[ITEMS]
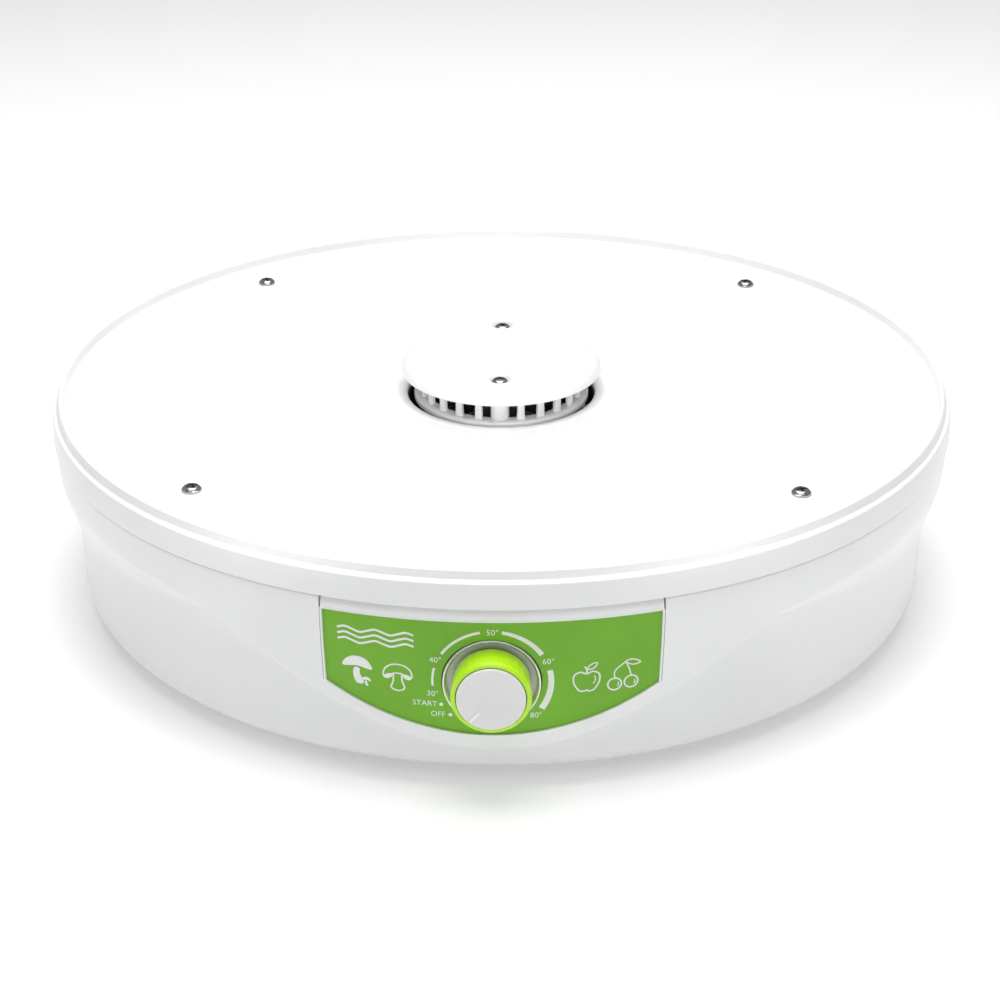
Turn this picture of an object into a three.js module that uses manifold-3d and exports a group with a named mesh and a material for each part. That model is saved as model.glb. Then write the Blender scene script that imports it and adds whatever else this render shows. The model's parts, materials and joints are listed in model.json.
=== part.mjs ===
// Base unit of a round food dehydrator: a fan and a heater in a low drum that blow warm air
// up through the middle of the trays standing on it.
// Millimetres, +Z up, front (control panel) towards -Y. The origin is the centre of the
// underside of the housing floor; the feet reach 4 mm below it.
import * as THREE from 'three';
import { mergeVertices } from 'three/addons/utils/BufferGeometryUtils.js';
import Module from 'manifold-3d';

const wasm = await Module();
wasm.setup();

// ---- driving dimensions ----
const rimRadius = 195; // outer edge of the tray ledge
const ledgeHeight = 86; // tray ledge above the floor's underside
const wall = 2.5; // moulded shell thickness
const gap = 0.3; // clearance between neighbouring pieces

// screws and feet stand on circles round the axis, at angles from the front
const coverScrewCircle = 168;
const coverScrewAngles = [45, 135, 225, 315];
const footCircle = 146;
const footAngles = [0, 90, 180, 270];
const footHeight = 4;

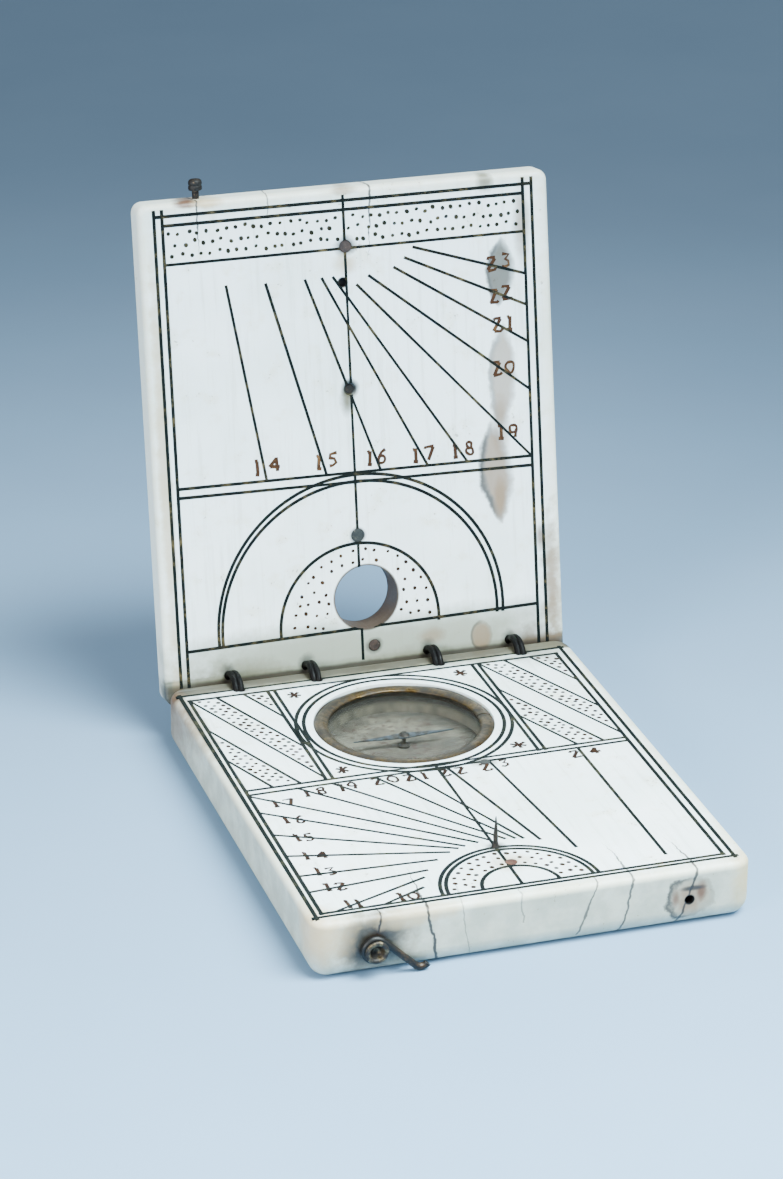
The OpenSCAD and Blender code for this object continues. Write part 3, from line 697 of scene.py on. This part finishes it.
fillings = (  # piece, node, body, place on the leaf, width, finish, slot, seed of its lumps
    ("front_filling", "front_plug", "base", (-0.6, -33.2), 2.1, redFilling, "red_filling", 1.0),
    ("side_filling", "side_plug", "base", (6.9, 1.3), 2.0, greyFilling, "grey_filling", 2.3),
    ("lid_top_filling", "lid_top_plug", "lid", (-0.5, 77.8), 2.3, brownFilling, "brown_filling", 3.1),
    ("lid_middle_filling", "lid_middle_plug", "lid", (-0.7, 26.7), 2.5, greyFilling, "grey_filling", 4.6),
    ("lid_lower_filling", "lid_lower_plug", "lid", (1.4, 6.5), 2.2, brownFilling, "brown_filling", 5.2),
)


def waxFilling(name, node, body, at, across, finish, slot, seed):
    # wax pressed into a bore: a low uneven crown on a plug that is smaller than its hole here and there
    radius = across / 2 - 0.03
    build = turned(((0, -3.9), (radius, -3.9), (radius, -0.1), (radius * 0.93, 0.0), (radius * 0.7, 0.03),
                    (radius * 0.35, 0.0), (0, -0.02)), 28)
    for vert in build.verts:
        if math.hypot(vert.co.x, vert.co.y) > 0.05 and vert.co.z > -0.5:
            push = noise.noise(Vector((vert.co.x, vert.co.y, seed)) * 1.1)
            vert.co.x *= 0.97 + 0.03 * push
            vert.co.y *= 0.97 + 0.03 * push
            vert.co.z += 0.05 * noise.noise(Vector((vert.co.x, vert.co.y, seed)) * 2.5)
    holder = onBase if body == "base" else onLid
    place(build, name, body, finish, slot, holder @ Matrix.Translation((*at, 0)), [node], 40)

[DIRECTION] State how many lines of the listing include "from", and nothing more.

[RESPONSE FOR THIS EXERCISE] 5